Monday 26 August 2019

Keep winner-loser effect in mind when investing in the New Year

Mining giant BHP Billiton is one name worth considering in 2018. Stock image
Mining giant BHP Billiton is one name worth considering in 2018. Stock image

David Flynn

Markets are discounting mechanisms: they price-in what is known, discount those things and look forward - not backward. People tend to invest based on what is already known and therefore already built into the price, which exposes them to risk based on the factors that are unknown. In my opinion, this is why the price anomaly explained below, exists.

Werner DeBondt and Nobel prize winner Richard Thaler are best known for their work in the field of behavioural finance. In an mid-1980s article, they concluded that the majority of market participants tend to overreact to long periods of positive and negative momentum in the stock market which eventually led to stock prices moving in the opposite direction.

They tested the hypothesis that "if stock prices systematically overshoot, their reversal should be predictable from past return data alone, with no use of any accounting data such as earnings". Specifically, two hypotheses were tested: First, that extreme movements in stock prices will be followed by subsequent price movements in the opposite direction; Second, that the more extreme the initial price movement, the greater will be the subsequent adjustment.

They tested their hypothesis focusing on stocks which had either an extreme capital gain or losses over a long period of time. They used data for the period of 1926 to1982, building loser and winner portfolios for a five-year period after they had constructed their portfolios. Over a five-year look-back period, the loser portfolio outperformed the winner portfolio by 31.9pc over the following five years. This phenomenon is known as the winner-loser effect.

DeBondt and Thaler found that the effect was much less pronounced for the winner portfolio than it was for the loser portfolio and that a large majority of the returns were made in January.

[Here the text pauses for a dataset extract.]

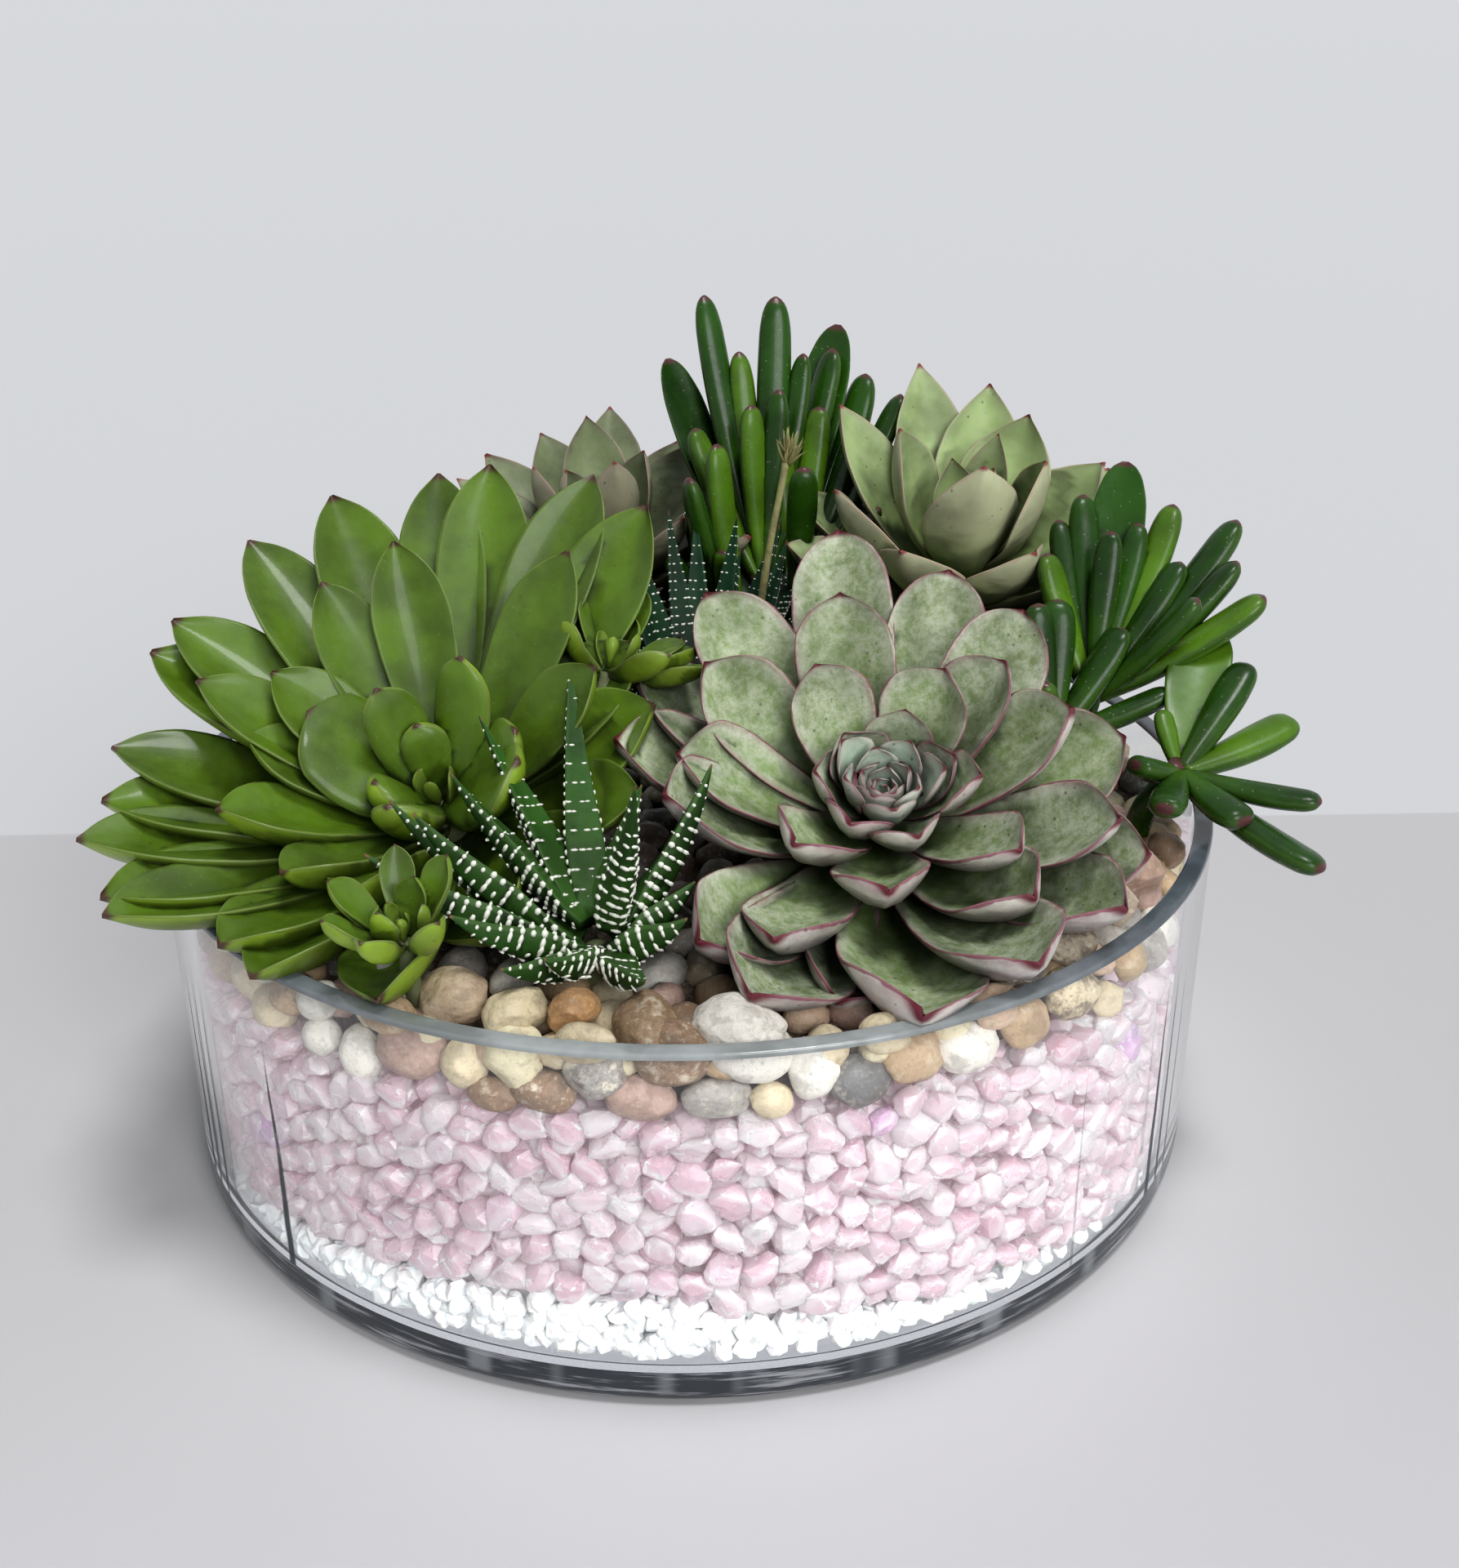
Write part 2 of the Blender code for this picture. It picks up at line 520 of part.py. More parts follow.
def layer_mesh(low, high, radius):
    profile = [(0, low), (radius - 2.0, low), (radius, low + 2.0), (radius, high), (0, high)]
    return closed_mesh("layer", *turned(profile))


def quartz_mesh(low, radius):
    """The chips fill a tray shape: a floor, and a broad band up the wall round the soil."""
    well = SOIL_RADIUS + GAP
    profile = [(0, low), (radius, low), (radius, QUARTZ_TOP), (well, QUARTZ_TOP),
               (well, QUARTZ_FLOOR_TOP), (0, QUARTZ_FLOOR_TOP)]
    return closed_mesh("quartz", *turned(profile))


def bed_height(x, y):
    """Top of the pebble bed: low at the glass, crowned in the middle, with stony lumps."""
    rise = 1.0 - (math.hypot(x, y) / (DISH_RADIUS - WALL)) ** 2
    lump = noise.noise(Vector((x / 11.0, y / 11.0, 3.7)))
    return PEBBLE_EDGE_TOP + PEBBLE_CROWN * rise + 1.2 * lump


def pebble_bed_mesh(radius):
    """A lumpy layer that lies on the soil and on the quartz band."""
    step = SOIL_RADIUS + GAP
    under = [(step - 1.0, SOIL_TOP + GAP), (step, QUARTZ_TOP + GAP), (radius, QUARTZ_TOP + GAP)]
    over = [radius, 106.0, 78.0, 44.0]
    angles = [2 * math.pi * k / SIDES for k in range(SIDES)]
    rings = [[(r * math.cos(a), r * math.sin(a), z) for a in angles] for r, z in under]
    rings += [[(r * math.cos(a), r * math.sin(a), bed_height(r * math.cos(a), r * math.sin(a)))
               for a in angles] for r in over]
    points, faces = loft(rings, (0, 0, SOIL_TOP + GAP), (0, 0, bed_height(0, 0)))
    return closed_mesh("bed", points, faces)


def pebble_mesh(place_xy, size, turn, grow=0.0, seed=0.0):
    """A water-worn stone: a low sphere, flattened and pushed in by broad noise."""
    bm = bmesh.new()
    bmesh.ops.create_icosphere(bm, subdivisions=2, radius=1.0)
    x0, y0 = place_xy
    c, s = math.cos(math.radians(turn)), math.sin(math.radians(turn))
    half = [d / 2 for d in size]
    centre_z = bed_height(x0, y0) + 0.60 * half[2]
    for vert in bm.verts:
        wear = 1.0 + 0.14 * noise.noise(vert.co * 1.1 + Vector((seed, 2.0 * seed, 0.0)))
        x, y, z = (vert.co[i] * (half[i] * wear + grow) for i in range(3))
        vert.co = Vector((x0 + x * c - y * s, y0 + x * s + y * c, centre_z + z)) * MM
    mesh = bpy.data.meshes.new("pebble")
    bm.to_mesh(mesh)
    bm.free()
    return mesh


# ---------------------------------------------------------------- assembly

def near(a, b):
    """Whether the boxes of two meshes meet."""
    box_a, box_b = ([[f(v.co[i] for v in m.vertices) for i in range(3)] for f in (min, max)]
                    for m in (a, b))
    return all(box_a[0][i] < box_b[1][i] and box_b[0][i] < box_a[1][i] for i in range(3))


def build_plants():
    """Makes every plant piece. A piece is joined from its leaves, then relieved round those
    that came before it, so that neighbours rest on each other with the gap between them."""
    rosettes = [PINK, PALE, HAWORTHIA_FRONT, GREEN, GREY, OFFSET_FRONT, OFFSET_RIGHT,
                HAWORTHIA_BACK]
    plants = [(p, rosette_solids(p)) for p in rosettes]
    plants[2:2] = [(p, crassula_solids(p)) for p in (CRASSULA_RIGHT, CRASSULA_BACK)]
    made, rim = [], rim_clearance_mesh()
    for plant, pieces in plants:
        for name, solids, grown in pieces:
            blockers = [g for _, earlier in made for g in earlier
                        if any(near(solid, g) for solid in solids)]
            if any(over_rim(solid) for solid in solids):
                blockers.append(rim)
            mesh = shaped(solids, blockers)
            made.append((name, grown))
            node(name, mesh, material(name, plant["colour"], 0.35))
    return made


def build_dry_stalk(made):
    """The dry flower stalk that leans up between the rosettes, with its seed head."""
    straw = (0.35, 0.30, 0.12)
    stalk = tube_mesh(STALK, STALK_RADIUS, 6)
    tip = STALK[-1]
    head_route = [(tip[0] + dx, tip[1], tip[2] + dz) for dx, dz in
                  ((0.2, GAP), (0.8, 3.0), (1.6, 8.0), (2.2, 11.0))]
    widths = (1.3, 2.4, 2.2, 1.2)
    rings = [[(x + w * math.cos(a), y + w * math.sin(a), z)
              for a in (2 * math.pi * k / 8 for k in range(8))]
             for (x, y, z), w in zip(head_route, widths)]
    head = closed_mesh("head", *loft(rings))
    for name, mesh in (("flower_stalk", stalk), ("seed_head", head)):
        blockers = [g for _, earlier in made for g in earlier if near(mesh, g)]
        node(name, shaped([mesh], blockers), material(name, straw, 0.8))
    made.append(("flower_stalk", [tube_mesh(STALK, STALK_RADIUS, 6, GAP)]))


def build_pebbles(made):
    stones = []
    for k, (name, spot, size, turn) in enumerate(PEBBLES):
        mesh = pebble_mesh(spot, size, turn, 0.0, 1.7 * k)
        blockers = [g for _, earlier in made for g in earlier if near(mesh, g)]
        shade = 0.45 + 0.25 * math.sin(2.3 * k)
        stone_material = material(name, (shade, 0.85 * shade, 0.66 * shade), 0.6)
        node(name, shaped([mesh], blockers), stone_material)
        stones.append(pebble_mesh(spot, size, turn, GAP, 1.7 * k))
    return stones


def build_fillings(made, stones):
    inner = DISH_RADIUS - WALL - GAP
    cutters = [g for _, grown in made for g in grown] + stones
    node("glass_bowl", dish_mesh(), material("glass", (0.8, 0.85, 0.88), 0.05, 0.9))
    gravel = layer_mesh(FLOOR_THICKNESS + GAP, GRAVEL_TOP, inner)
    node("white_gravel", gravel, material("gravel", (0.85, 0.85, 0.84), 0.8))
    quartz = quartz_mesh(GRAVEL_TOP + GAP, inner)
    node("rose_quartz_chips", quartz, material("quartz", (0.75, 0.55, 0.65), 0.3))
    soil = closed_mesh("soil", *turned([(0, QUARTZ_FLOOR_TOP + GAP),
                                        (SOIL_RADIUS, QUARTZ_FLOOR_TOP + GAP),
                                        (SOIL_RADIUS, QUARTZ_TOP), (SOIL_RADIUS - 1.0, SOIL_TOP),
                                        (0, SOIL_TOP)]))
    soil = shaped([soil], [g for g in cutters if near(soil, g)])
    node("potting_soil", soil, material("soil", (0.05, 0.035, 0.025), 0.95))
    bed = pebble_bed_mesh(inner)
    bed = shaped([bed], [g for g in cutters if near(bed, g)])
    node("pebble_bed", bed, material("pebbles", (0.55, 0.47, 0.38), 0.6))


def build():
    for obj in list(bpy.data.objects):
        bpy.data.objects.remove(obj)
    made = build_plants()
    build_dry_stalk(made)
    stones = build_pebbles(made)
    build_fillings(made, stones)


build()
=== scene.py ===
"""Looks of the succulent rock garden: leaves, stones, quartz chips, gravel and glass.

Lengths in the tables are in millimetres and angles in degrees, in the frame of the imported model.
"""
import math

import bmesh
import bpy
import numpy as np
from mathutils import Euler, Matrix, Vector, noise
from mathutils.bvhtree import BVHTree


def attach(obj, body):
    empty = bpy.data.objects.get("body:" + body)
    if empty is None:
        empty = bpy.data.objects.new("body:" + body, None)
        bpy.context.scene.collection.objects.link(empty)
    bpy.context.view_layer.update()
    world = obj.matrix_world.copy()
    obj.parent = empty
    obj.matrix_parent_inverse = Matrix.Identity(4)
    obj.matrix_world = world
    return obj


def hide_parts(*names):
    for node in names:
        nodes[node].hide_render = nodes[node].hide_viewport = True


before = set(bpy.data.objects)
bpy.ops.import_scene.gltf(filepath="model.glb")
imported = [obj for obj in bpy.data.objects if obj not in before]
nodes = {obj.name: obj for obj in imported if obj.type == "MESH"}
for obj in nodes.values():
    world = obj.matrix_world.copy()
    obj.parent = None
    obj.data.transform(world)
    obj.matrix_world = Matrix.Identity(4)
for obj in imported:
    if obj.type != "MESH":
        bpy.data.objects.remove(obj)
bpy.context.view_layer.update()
MM = 0.001
GOLDEN = 137.508

DISH_RADIUS = 125.0
DISH_HEIGHT = 84.2
WALL = 4.2
INNER = DISH_RADIUS - WALL


# ---------------------------------------------------------------- camera, lights and stage

def aim_camera():
    """A camera above the table in front of the dish, which looks down on it at about 25 degrees."""
    camera = bpy.data.cameras.new("camera")
    camera.lens = 40.7
    camera.sensor_width = camera.sensor_height = 36.0
    body = bpy.data.objects.new("camera", camera)
    place = Vector((0.0, -0.3967, 0.2644))
    tilt, lean, turn = (math.radians(degrees) for degrees in (65.135, 0.248, -1.532))
    body.matrix_world = Matrix.LocRotScale(place, Euler((tilt, lean, turn)), None)
    bpy.context.scene.collection.objects.link(body)
    bpy.context.scene.camera = body


def soft_sun(name, place, strength, spread):
    """Even light from the direction of place. spread is the angle of its source."""
    lamp = bpy.data.lights.new(name, "SUN")
    lamp.energy = strength
    lamp.angle = math.radians(spread)
    body = bpy.data.objects.new(name, lamp)
    body.location = place
    body.rotation_euler = (-Vector(place)).to_track_quat("-Z", "Y").to_euler()
    bpy.context.scene.collection.objects.link(body)


def set_stage():
    """A pale table that meets a slightly darker wall tone behind the dish, and a soft sky."""
    world = bpy.data.worlds.new("studio")
    bpy.context.scene.world = world
    world.use_nodes = True
    tree = world.node_tree
    tree.nodes.clear()
    out = tree.nodes.new("ShaderNodeOutputWorld")
    mix = tree.nodes.new("ShaderNodeMixShader")
    path = tree.nodes.new("ShaderNodeLightPath")
    sky, shown = (tree.nodes.new("ShaderNodeBackground") for _ in range(2))
    sky.inputs["Color"].default_value = (0.92, 0.95, 1.0, 1)
    sky.inputs["Strength"].default_value = 0.18
    shown.inputs["Color"].default_value = (0.67, 0.685, 0.71, 1)
    shown.inputs["Strength"].default_value = 1.0
    seen = [path.outputs[f"Is {kind} Ray"] for kind in ("Camera", "Glossy", "Transmission")]
    total = seen[0]
    for other in seen[1:]:
        highest = tree.nodes.new("ShaderNodeMath")
        highest.operation = "MAXIMUM"
        tree.links.new(total, highest.inputs[0])
        tree.links.new(other, highest.inputs[1])
        total = highest.outputs[0]
    tree.links.new(total, mix.inputs["Fac"])
    tree.links.new(sky.outputs[0], mix.inputs[1])
    tree.links.new(shown.outputs[0], mix.inputs[2])
    tree.links.new(mix.outputs[0], out.inputs["Surface"])

    far = 30.0
    floor = mesh_object("floor", [(-far, -far, 0), (far, -far, 0), (far, far, 0), (-far, far, 0)],
                        [(0, 1, 2, 3)])
    paint = Paint("table")
    place = paint.split(paint.coords("Object"))
    beyond = paint.remap(place["Y"], 0.1405, 0.1425)
    # Painted light: the table is painted lighter towards the camera.
    painted_light_near = paint.mix(paint.remap(place["Y"], -0.04, -0.26), (0.565, 0.56, 0.575), (0.66, 0.655, 0.68))
    paint.surface(paint.mix(beyond, painted_light_near, (0.66, 0.67, 0.685)), roughness=0.6)
    floor.data.materials.append(paint.material)

    soft_sun("top_light", (0.20, -0.14, 1.0), 1.65, 16)
    soft_sun("front_light", (0.45, -1.0, 0.66), 1.85, 32)
    view = bpy.context.scene.view_settings
    view.view_transform = "Standard"


# ---------------------------------------------------------------- materials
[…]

At this time of year, momentum tends to beget momentum. Stocks that have done well on the year tend to rise further into year end, while stocks that are down on the year tend to continue to fall into year end. The main reason is tax related: we tend to crystallize our losses in the current calendar year and book gains after the new calendar year has begun. This is probably the main reason returns on the loser portfolio mentioned above tend to be best in January.

Considering the winner-loser effect, and the staggering gains in tech darlings of the last five years, it seems highly unlikely that they will be the market darlings of the future. By contrast, it is mainly food and staples retailing, commodity, energy, mining and materials sectors which look much more likely to be the leading stocks of the future. I've screened major European countries (including Britain) for the stocks with market caps in excess of €2bn, with sufficient daily trading volumes, which had the worst performance over the last five years and I then filtered for stocks that have a financial health index score of six or higher. (The higher the score the better, with a score of six or more indicating a reasonable level of financial stability.)

Here are the names: Hugo Boss, BHP Billiton, Antofagasta, Eramet, Fresnillo, Eni, Mail.Ru, Eutelsat Communications, Anglo American, Marks & Spencer, Polymetal International, Wm Morrison Supermarkets, Distribuidora International de Alimentacion, Vedanta Resources, J Sainsbury, Koninklijke Vopak, Tesco, and Amec Foster Wheeler. Perhaps January will be a good time to consider some of these names.